No caso brasileiro, se a competição eleitoral desenrola-se em padrões aceitáveis, o mesmo não se pode dizer em relação aos direitos civis. É alvissareira a melhoria dos mecanismos de contrapesos (checks & balances) no sentido de resolver o dilema madisoniano da tirania da maioria. Contudo, é frustrante o retrocesso na dimensão da segurança física individual. A violação dos direitos humanos não é algo exclusivo dos regimes autoritários. A truculência policial e da bandidagem desafiam os sistemas políticos. As agências monopolizadoras do uso legítimo da força, no sentido weberiano, mostram-se autônomas vis-à-vis às autoridades democraticamente constituídas. O novo tipo de ameaça é descentralizado. Os abusos do Executivo dão lugar aos abusos de um tipo inferior de burocracia, como a de policiais e de juízes (MAGALONI, 2003).

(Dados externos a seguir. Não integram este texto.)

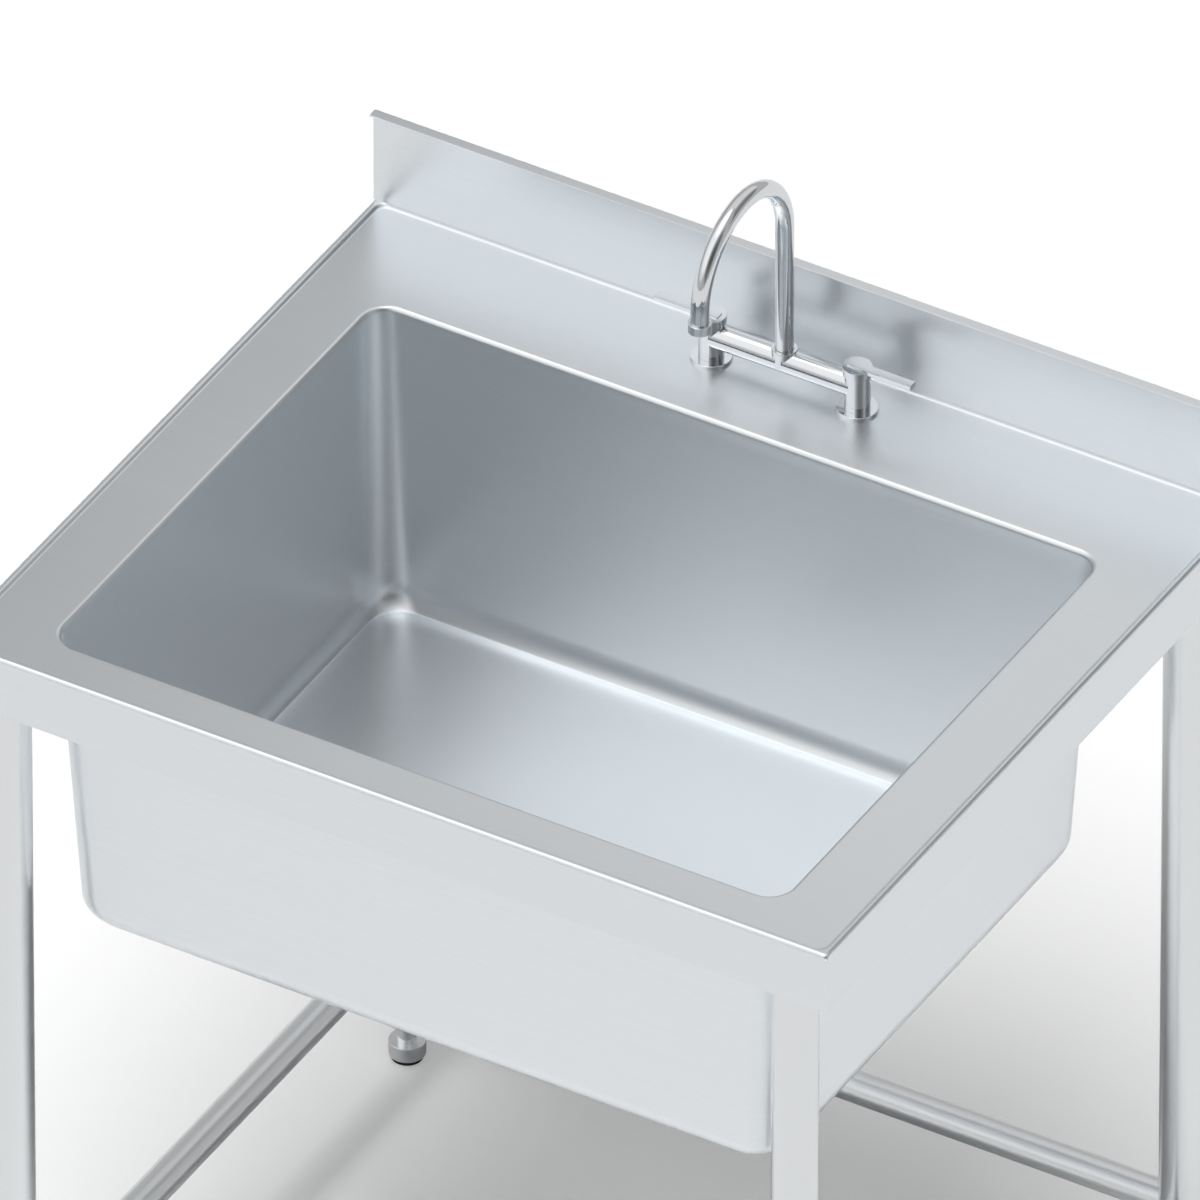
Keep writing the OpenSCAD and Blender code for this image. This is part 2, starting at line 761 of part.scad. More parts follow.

Bem mais precioso que a vida não existe. A liberdade de ir e vir do brasileiro está cada vez mais deteriorada, fruto da insegurança pública, particularmente nos grandes centros urbanos. O direito individual essencial, o de existir fisicamente, é ameaçado tanto pelos agentes estatais, mas, primordialmente, por outros indivíduos. E o Estado mostra-se cada vez mais incapaz de defender os indivíduos destas violências.




[1] José Maria Nóbrega JR.: Professor da UFCG e Coordenador do NEVU; Jorge Zaverucha e Enivaldo Rocha: Professores do Departamento de Ciência Política da UFPE.